>>>>>

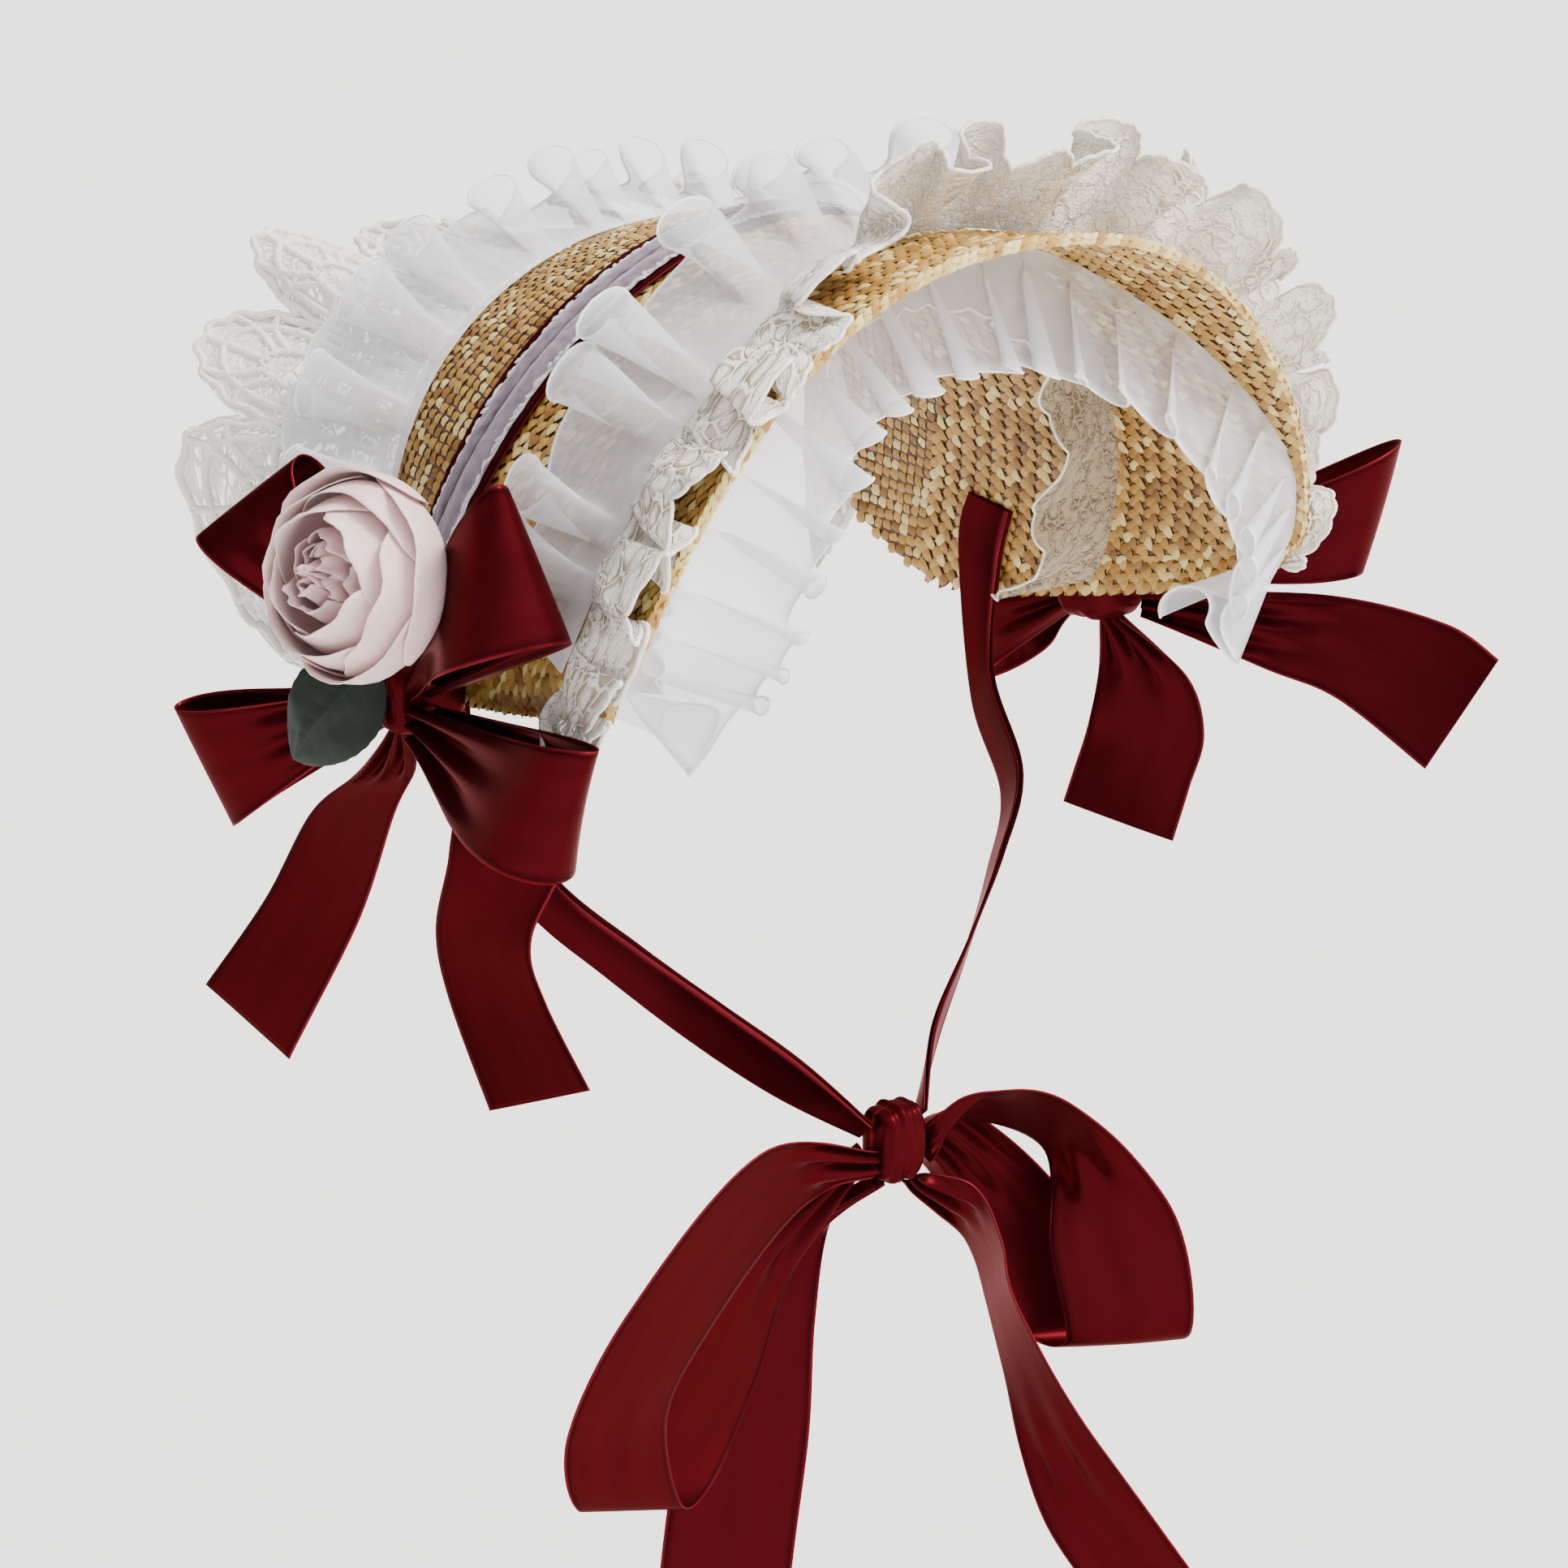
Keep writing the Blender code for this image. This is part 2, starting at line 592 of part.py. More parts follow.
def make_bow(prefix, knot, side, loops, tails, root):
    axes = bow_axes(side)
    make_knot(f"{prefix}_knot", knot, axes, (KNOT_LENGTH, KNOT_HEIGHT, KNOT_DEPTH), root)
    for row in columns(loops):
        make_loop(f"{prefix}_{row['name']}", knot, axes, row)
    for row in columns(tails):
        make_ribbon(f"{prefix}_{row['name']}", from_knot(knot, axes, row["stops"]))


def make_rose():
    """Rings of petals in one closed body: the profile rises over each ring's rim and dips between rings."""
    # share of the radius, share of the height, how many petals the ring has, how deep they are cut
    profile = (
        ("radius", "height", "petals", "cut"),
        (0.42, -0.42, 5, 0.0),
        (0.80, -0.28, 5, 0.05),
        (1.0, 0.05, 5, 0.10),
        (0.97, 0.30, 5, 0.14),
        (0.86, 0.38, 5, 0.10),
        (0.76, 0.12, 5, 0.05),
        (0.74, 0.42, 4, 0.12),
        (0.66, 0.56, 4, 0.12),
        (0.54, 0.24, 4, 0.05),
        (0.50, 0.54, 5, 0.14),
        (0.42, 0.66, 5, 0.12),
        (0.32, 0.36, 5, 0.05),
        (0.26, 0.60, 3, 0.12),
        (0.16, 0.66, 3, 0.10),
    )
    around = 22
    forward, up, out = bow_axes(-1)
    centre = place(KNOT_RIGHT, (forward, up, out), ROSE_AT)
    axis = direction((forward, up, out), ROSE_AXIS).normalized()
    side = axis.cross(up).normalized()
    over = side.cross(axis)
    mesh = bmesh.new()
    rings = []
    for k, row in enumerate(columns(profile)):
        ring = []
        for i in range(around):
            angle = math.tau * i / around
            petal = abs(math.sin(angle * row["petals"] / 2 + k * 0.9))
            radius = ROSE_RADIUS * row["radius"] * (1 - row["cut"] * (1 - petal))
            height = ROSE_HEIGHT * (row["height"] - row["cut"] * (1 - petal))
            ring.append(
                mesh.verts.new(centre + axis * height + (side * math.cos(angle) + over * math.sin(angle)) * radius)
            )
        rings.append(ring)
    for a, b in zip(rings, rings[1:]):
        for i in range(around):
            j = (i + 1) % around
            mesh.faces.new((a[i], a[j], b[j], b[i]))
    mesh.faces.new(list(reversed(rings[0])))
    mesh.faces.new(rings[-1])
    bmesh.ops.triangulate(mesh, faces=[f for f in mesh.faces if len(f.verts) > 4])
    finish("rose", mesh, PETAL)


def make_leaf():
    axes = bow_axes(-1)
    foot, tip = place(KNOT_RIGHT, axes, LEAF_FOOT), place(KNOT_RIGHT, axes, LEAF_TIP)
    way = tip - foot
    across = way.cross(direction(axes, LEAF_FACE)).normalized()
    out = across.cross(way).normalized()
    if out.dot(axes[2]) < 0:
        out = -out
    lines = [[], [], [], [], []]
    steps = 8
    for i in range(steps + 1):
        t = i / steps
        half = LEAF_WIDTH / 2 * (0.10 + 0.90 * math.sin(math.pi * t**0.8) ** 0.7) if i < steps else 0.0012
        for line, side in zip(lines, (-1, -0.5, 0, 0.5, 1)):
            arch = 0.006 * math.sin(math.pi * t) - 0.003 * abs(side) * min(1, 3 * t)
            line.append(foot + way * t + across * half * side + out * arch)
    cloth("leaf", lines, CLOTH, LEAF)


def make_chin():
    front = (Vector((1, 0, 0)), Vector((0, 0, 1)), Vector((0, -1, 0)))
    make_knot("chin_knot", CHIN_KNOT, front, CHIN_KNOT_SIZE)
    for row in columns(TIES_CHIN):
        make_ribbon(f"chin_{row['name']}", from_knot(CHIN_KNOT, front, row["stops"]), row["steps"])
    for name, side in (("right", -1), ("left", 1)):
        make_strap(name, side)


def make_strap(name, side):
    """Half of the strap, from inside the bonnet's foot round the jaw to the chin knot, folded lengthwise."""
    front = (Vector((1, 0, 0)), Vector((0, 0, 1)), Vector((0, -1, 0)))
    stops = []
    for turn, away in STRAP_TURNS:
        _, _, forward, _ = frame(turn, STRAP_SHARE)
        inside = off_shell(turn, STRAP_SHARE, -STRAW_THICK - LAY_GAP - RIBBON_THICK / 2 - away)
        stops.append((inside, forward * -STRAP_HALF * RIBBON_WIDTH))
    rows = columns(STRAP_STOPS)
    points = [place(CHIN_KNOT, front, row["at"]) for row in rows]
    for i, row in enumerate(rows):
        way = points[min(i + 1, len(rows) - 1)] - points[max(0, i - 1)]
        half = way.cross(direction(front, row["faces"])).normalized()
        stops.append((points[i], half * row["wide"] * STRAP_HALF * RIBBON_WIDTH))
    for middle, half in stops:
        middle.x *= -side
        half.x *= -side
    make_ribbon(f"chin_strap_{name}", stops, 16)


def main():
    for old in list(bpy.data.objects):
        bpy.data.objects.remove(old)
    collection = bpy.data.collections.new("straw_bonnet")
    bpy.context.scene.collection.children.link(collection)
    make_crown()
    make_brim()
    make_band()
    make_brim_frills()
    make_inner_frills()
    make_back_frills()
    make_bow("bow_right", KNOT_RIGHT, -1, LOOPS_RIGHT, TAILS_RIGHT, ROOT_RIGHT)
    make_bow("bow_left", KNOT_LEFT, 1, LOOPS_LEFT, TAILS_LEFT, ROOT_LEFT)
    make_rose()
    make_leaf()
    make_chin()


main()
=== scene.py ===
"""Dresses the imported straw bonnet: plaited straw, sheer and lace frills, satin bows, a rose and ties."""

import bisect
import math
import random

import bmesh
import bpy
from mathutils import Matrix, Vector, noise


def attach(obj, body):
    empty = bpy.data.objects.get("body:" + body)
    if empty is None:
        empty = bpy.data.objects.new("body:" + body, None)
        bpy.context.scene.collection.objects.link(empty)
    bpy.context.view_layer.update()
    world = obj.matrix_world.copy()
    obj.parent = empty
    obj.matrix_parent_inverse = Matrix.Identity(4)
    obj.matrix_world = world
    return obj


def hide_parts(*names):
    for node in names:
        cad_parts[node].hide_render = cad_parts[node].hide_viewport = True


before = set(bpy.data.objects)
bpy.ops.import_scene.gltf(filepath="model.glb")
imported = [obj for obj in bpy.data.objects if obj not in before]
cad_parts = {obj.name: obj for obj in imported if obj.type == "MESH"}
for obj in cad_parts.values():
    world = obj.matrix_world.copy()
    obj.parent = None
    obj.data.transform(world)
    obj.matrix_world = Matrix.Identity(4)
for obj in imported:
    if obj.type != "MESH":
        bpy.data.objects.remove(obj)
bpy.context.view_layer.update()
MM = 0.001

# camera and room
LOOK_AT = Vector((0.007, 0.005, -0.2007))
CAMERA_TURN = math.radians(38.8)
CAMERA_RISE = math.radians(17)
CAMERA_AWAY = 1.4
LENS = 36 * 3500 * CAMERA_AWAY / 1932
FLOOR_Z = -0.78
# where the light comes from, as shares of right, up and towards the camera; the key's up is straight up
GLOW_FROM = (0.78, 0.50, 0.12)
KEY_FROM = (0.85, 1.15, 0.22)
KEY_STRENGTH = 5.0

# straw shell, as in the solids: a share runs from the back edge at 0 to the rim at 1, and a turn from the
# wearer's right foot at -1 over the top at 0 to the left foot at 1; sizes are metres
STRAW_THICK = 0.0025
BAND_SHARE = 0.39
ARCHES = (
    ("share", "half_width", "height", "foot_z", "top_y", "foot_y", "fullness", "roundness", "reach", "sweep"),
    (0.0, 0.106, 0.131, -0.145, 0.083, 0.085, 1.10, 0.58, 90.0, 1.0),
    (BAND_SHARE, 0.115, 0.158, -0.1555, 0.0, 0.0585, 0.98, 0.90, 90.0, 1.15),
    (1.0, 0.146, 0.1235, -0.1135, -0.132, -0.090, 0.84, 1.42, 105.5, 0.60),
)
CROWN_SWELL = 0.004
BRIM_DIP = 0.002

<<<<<

> [Challenge]: Retype, in the same exact form, the lines of the material above from the line holding "make_inner_frills()" through the line holding "obj.parent = None".

> [In response]:
    make_inner_frills()
    make_back_frills()
    make_bow("bow_right", KNOT_RIGHT, -1, LOOPS_RIGHT, TAILS_RIGHT, ROOT_RIGHT)
    make_bow("bow_left", KNOT_LEFT, 1, LOOPS_LEFT, TAILS_LEFT, ROOT_LEFT)
    make_rose()
    make_leaf()
    make_chin()


main()
=== scene.py ===
"""Dresses the imported straw bonnet: plaited straw, sheer and lace frills, satin bows, a rose and ties."""

import bisect
import math
import random

import bmesh
import bpy
from mathutils import Matrix, Vector, noise


def attach(obj, body):
    empty = bpy.data.objects.get("body:" + body)
    if empty is None:
        empty = bpy.data.objects.new("body:" + body, None)
        bpy.context.scene.collection.objects.link(empty)
    bpy.context.view_layer.update()
    world = obj.matrix_world.copy()
    obj.parent = empty
    obj.matrix_parent_inverse = Matrix.Identity(4)
    obj.matrix_world = world
    return obj


def hide_parts(*names):
    for node in names:
        cad_parts[node].hide_render = cad_parts[node].hide_viewport = True


before = set(bpy.data.objects)
bpy.ops.import_scene.gltf(filepath="model.glb")
imported = [obj for obj in bpy.data.objects if obj not in before]
cad_parts = {obj.name: obj for obj in imported if obj.type == "MESH"}
for obj in cad_parts.values():
    world = obj.matrix_world.copy()
    obj.parent = None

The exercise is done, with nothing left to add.